While I have concluded that the plaintiff was not doing business in the tax periods involved within the meaning of the Commissioner's own regulations (which regulations I hold to be valid in line with the Magruder decision), it might be said that if the Commissioner is dissatisfied with the effect of these regulations in situations of the character dealt with in this case, he can very easily amend his regulations if he deems it advisable to do so, consistent, of course, with the reasonable interpretation of the taxing statute.
It may be noted that in the 1938 revision of Regulations 64 there has been some change made by the Treasury Department with respect to the wording of that portion of Art. 43 which has been applied in the present case. No opinion is expressed here with respect to the effect of such change.
The government makes no claim that that portion of the regulations which is applicable to this case is invalid, but it may be briefly stated that as far back as 1913, in the case of McCoach v. Minehill and S.H. Railway Company, 228 U.S. 295, 33 S. Ct. 419, 57 L. Ed. 842, it was held, in a factual situation very closely resembling the facts here, that a railroad company which had leased its equipment for a long period and thereafter merely maintained its corporate organization and invested its funds in securities, was not doing business within the meaning of the Corporation Excise Tax Act of August 5, 1909, 36 Stat. 11.
The decision in the McCoach v. Minehill case has been followed in a large number of other cases. While the government argues that there was a strong dissenting opinion in the McCoach v. Minehill case, and attempts to show that the trend of recent decisions is not in accordance with the views expressed in the Minehill case, I do not find that it has ever been overruled, and it appears that the case has been cited without disapproval by the United States Supreme Court in a number of later cases, including the Magruder case, supra.

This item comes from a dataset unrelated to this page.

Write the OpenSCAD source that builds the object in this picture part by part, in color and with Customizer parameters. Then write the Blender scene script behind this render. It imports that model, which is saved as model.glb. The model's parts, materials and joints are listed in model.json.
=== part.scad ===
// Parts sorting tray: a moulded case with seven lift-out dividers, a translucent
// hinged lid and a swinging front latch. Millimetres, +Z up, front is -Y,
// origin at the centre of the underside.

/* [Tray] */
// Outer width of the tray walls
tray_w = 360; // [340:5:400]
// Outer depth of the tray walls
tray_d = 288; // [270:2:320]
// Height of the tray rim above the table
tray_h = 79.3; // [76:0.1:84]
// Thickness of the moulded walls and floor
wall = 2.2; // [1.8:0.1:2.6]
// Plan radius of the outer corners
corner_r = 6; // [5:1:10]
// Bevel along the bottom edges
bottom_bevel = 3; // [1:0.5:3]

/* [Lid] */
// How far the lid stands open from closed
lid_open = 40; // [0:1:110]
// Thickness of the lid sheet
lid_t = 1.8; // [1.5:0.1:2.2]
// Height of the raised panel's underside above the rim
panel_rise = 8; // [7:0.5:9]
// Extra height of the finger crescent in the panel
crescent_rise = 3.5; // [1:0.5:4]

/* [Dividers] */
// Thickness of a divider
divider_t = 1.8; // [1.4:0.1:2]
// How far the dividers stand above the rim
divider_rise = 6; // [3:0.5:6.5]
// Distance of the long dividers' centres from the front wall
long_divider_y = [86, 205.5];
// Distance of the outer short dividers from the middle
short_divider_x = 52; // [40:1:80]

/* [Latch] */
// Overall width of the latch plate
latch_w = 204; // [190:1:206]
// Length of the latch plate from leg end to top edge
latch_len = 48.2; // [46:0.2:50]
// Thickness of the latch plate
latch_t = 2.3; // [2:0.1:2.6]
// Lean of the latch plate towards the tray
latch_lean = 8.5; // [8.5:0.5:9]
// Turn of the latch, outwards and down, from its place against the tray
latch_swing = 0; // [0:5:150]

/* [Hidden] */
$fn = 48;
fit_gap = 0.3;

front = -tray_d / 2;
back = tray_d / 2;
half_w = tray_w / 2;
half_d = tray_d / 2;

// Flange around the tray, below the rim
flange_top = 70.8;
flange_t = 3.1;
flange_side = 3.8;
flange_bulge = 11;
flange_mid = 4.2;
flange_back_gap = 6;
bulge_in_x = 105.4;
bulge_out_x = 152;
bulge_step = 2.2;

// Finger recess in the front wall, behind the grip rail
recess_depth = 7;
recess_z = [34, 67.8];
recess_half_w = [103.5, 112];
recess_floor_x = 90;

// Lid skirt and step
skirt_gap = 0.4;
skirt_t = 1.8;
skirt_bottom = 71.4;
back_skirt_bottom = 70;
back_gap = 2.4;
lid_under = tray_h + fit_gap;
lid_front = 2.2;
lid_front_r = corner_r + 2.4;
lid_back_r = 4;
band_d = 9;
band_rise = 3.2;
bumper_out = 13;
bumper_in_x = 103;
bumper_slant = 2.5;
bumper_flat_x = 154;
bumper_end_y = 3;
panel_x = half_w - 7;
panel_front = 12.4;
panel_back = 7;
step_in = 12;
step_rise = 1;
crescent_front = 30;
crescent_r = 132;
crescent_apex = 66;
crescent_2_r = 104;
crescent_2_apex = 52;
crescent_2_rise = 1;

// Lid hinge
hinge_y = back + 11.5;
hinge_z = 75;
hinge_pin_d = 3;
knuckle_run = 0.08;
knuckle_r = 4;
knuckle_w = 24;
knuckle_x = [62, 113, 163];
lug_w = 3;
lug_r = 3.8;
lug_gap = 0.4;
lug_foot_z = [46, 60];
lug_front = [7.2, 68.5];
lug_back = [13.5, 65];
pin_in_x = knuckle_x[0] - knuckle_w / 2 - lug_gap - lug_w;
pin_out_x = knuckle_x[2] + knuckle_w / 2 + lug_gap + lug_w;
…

It is apparent that the Commissioner's regulations (1934 and 1936 Ed.) dealing with the problem here presented were drawn in accordance with the decisions of the United States Supreme Court in cases such as McCoach v. Minehill, supra, and I have no doubt that the Commissioner's regulations are valid and cover the factual situation presented in this case.
In summary, I find:
(1) That the plaintiff had retired in the year 1879 from the business for which it was incorporated, namely, the operation of a railroad;
(2) That since that time, and particularly during the years in question, it has maintained its corporate existence primarily for the distribution of the avails of its property and for the doing of only such acts as were necessary for the maintenance of its corporate status, and has reduced its activities to the mere owning and holding of property; and
(3) That the investment or reinvestment of its funds was not in excess of an amount necessary to maintain the original investments of the company.

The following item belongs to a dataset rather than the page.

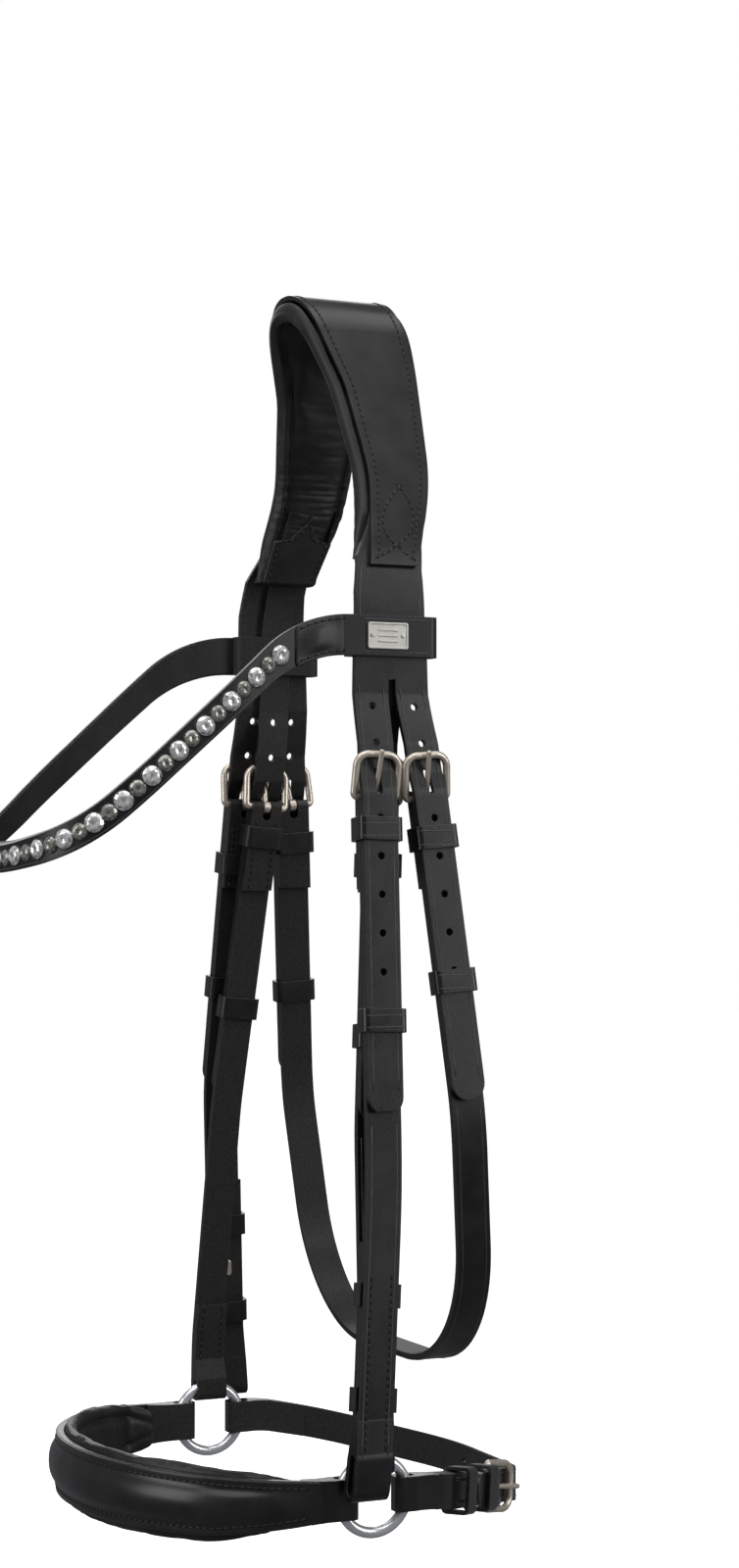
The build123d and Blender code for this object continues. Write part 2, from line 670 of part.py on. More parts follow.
def brow_level(y):
    """Height of the browband's middle line at a distance forwards."""
    middle = [(a[0], (a[1] + b[1]) / 2, a[2]) for a, b in zip(to_height(BROW_TOP), to_height(BROW_BOTTOM))]
    with BuildLine() as line:
        draw(middle)
    path = line.wires()[0]
    ends = (0.0, 1.0) if (path @ 0).X > (path @ 1).X else (1.0, 0.0)
    for _ in range(24):
        share = sum(ends) / 2
        if (path @ share).X > y:
            ends = (share, ends[1])
        else:
            ends = (ends[0], share)
    return (path @ ends[0]).Y


def brow_loop_plan():
    """Plan of a loop round the straps: inner width for the stack, with leather all round."""
    x0, x1, y0, y1 = BROW_LOOP_BOX
    with BuildSketch() as plan:
        with Locations(((x0 + x1) / 2, (y0 + y1) / 2)):
            RectangleRounded(x1 - x0 + 2 * BROW_LEATHER, y1 - y0 + 2 * BROW_LEATHER, 4.0)
            RectangleRounded(x1 - x0, y1 - y0, 1.6, mode=Mode.SUBTRACT)
    return plan.sketch


def browband():
    with BuildPart() as half:
        extrude(brow_loop_plan(), SPAN, both=True)
        extrude(ribbon(Plane.XY, BROW_PLAN, 0, BROW_LEATHER), SPAN, both=True)
        add(side_cut([brow_view()]), mode=Mode.INTERSECT)
    return whole(half.part)


def browband_lining():
    start = BROW_LOOP_BOX[2] - BROW_LEATHER - GAP
    path = [(BROW_PLAN[0][0], start, 0)] + BROW_PLAN[1:]
    with BuildPart() as half:
        extrude(ribbon(Plane.XY, path, -2.2, -GAP), SPAN, both=True)
        add(side_cut([brow_view(0.5)]), mode=Mode.INTERSECT)
    return whole(half.part)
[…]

Accordingly, the plaintiff's operations squarely come within the provisions of Article 43(b) (2) (B) (1936 Ed.) and Art. 33 (1934 Ed.); and under the terms of these regulations the plaintiff was not "doing business" and hence not liable for federal capital stock taxes for the years ended June 30, 1934, June 30, 1935, and June 30, 1936; and is, therefore, entitled to judgment in this suit for refund.
I state the following conclusions of law:
1. This court hs jurisdiction of this case under the provisions of the Act of March 3, 1911, 36 Stat. 1092, 28 U.S.C.A. § 41(5), it being a case arising under a law providing for internal revenue.
2. During the capital stock tax years ended June 30, 1934, 1935, and 1936, plaintiff was a nonoperating railroad company which had reduced its activities to maintaining its corporate existence and collecting the interest and dividends from its investments, maintaining and reinvesting its securities, distributing to its stockholders and bondholders rental received from its lessee, and to doing only those acts which were necessary to continue that status.
3. The maintenance by plaintiff of its investments and the infrequent purchase and sale of securities not in excess of an amount necessary to maintain its original investments, does not constitute carrying on or doing business under Section 701 of the Revenue Act of 1934, and Section 105 of the Revenue Act of 1935, as amended by Section 401 of the Revenue Act of 1936, and the Treasury Regulations in effect during the years 1934, 1935, and 1936.
4. During no part of the taxable years ended June 30, 1934, 1935, and 1936, was plaintiff carrying on or doing business within the meaning of Section 701 of the Revenue Act of 1934, and Section 105 of the Revenue Act of 1935, as amended by Section 401 of the Revenue Act of 1936, and the applicable Treasury Regulations (Art. 33, 1934, Ed., and Art. 43, 1936 Ed.).
5. There was probable and reasonable cause for the act of the defendant, the Collector of Internal Revenue, in demanding and collecting from the plaintiff the internal revenue taxes and interest for the refund of which judgment is to be entered.
6. The taxes and interest sought to be recovered by plaintiff in this case were illegally assessed and collected from plaintiff by defendant, and by reason thereof plaintiff is entitled to judgment against the defendant for the amount of taxes and interest so illegally assessed and collected from plaintiff, with interest thereon at the rate of 6% per annum from the dates said taxes and interest were paid.
Defendant's exceptions have been noted and granted to the declination of the following numbered requests for findings of fact and conclusions of law:
As to requests for findings of fact: Nos. 17, 20, 21, 22 (covered), 26 (covered), 29 and 31.
As to requests for conclusions of law: Nos. 1, 2, 3, 4, 5, 6, and 7.